Future Implications and Strategic Risks
The proven success and low cost of this attack vector suggest that its adoption will likely expand beyond sophisticated nation-state groups. Other opportunistic threat actors, including cybercriminals and hacktivist groups, will inevitably replicate these techniques, broadening the threat landscape for all organizations. The simplicity of scanning for misconfigurations lowers the barrier to entry for launching impactful attacks, democratizing a method once primarily used by elite intelligence agencies.
This trend presents significant challenges for defenders. The modern enterprise network perimeter is a sprawling and diverse ecosystem of physical and virtual devices, often managed by different teams under varying security policies. Continuously auditing this inventory for misconfigurations is a daunting task, yet it is essential for mitigating this risk. The broader implication is a heightened danger to national critical infrastructure, as attackers can now gain initial access without needing to burn a valuable zero-day exploit, making critical systems more accessible to a wider range of adversaries.
Conclusion: A Call for Proactive Defense
The analysis of recent campaigns revealed a decisive pivot in attacker methodology. Highly sophisticated threat actors, particularly those linked to the Russian GRU, increasingly abandoned the complex work of software exploitation in favor of targeting misconfigured edge devices. This trend was exemplified by a long-running campaign that successfully compromised networks by capitalizing on basic security oversights rather than software flaws.
This tactical evolution represented a more efficient and stealthy path for adversaries to achieve their goals of credential harvesting and lateral movement. By focusing on the administrative weaknesses of network perimeters, these groups were able to reduce their operational footprint and minimize the risk of detection, all while achieving the same damaging outcomes. The shift signaled a mature understanding of how to exploit the weakest link in enterprise security: human error in device configuration.

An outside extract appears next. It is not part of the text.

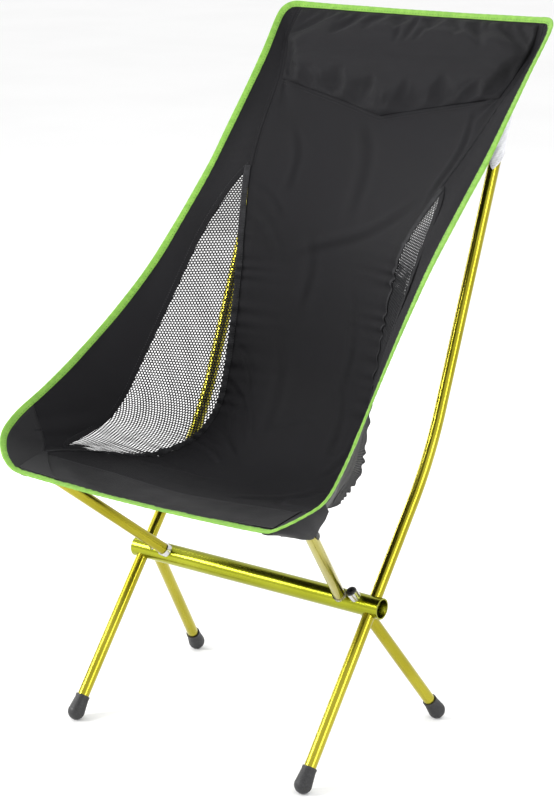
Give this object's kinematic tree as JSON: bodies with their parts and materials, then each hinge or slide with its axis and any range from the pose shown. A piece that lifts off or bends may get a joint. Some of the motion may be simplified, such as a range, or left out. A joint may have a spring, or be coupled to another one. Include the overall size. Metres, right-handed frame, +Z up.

In response to this persistent threat, experts urged organizations to move beyond reactive measures and adopt a proactive defense posture. This concluded with a clear call to action, recommending that security leaders immediately prioritize four critical actions: audit network edge devices for signs of compromise and exposed management interfaces, implement robust detection for credential replay attacks by reviewing authentication logs, utilize and closely monitor access logs for suspicious authentication attempts, and review security policies to ensure all edge devices were properly configured and hardened by default.